The locking on semi seems to be a problem with the Army L85, although I've not had it happen very often on my two main ones now I've replaced the switch harness and added the mosfet to each. Try running yours in a bit more. I don't know how many rounds you've put through it yet, but a sustained burst on full auto may help to get the motor settled in and the gears meshing better. Any AEG gearbox, being a mechanical system, will need a little bit of running in to get erverything settled down and working smoothly.

 

If you don't want to waste ammo, remove the cylinder and just run it as the bottom section, so you're not putting extra strain on the gear train by making it move the piston as well. What actually happens on the L85, and you can see it best with the cylinder removed, is that the motor comes to rest with the sector gear teeth (the one with the large teeth that pulls back the piston) pointing up around half way through its cycle. This puts the semi cutoff lever in the wrong place so that when you pull the trigger again it doesn't connect with the moving contact because it's being moved immediately away from the live contact before it can connect.

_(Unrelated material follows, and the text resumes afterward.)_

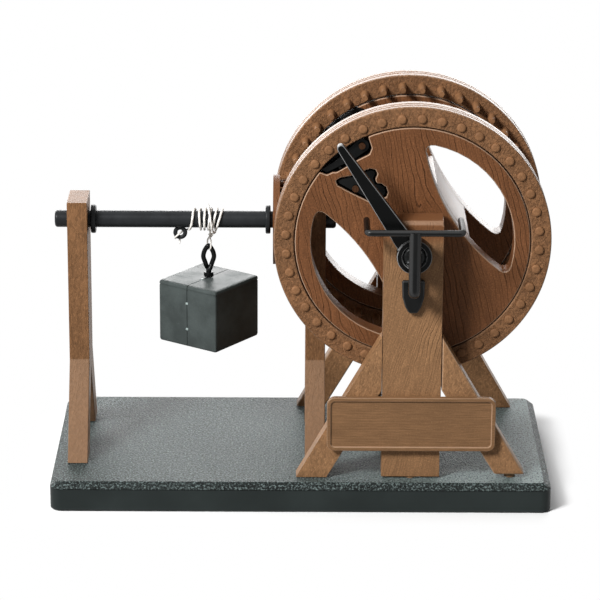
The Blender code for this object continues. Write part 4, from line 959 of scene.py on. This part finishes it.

Switching to auto moves the cutoff lever out of the way, so allowing it to connect. Another easy way to overcome this is to drop the mag and look into the magwell. You'll see a small silver lever towards the back of the magwell. Push it upwards and it will release the anti-reversal latch, re-setting the piston back to the "at rest" position and allowing the cycle to start again on a new trigger pull.

 

Another thing to check is that the motor is properly meshed with the gears. If you remove the rubber butt plate, just above the bottom screw hole is another small hole. You need a small Allen key (either 1.3mm or 1.5mm, not sure which) which fits into a grub screw in the base of the motor cage and is used to adjust the depth the motor pinion gear is pushed into mesh with the gears. You can tell by ear if it's right. Turning clockwise will push the motor deeper, anticlockwise the opposite. You need to aim to have a nice quiet noise when it's running on auto, definitely not skreechy (to deep) or to whiney (to loose or not connecting at all). I do all mine by ear, aiming for that smooth quite run just before it's in too deep. That also keeps wear on the gears and motor pinion to a minimum and makes the whole gearbox sound a bit quieter.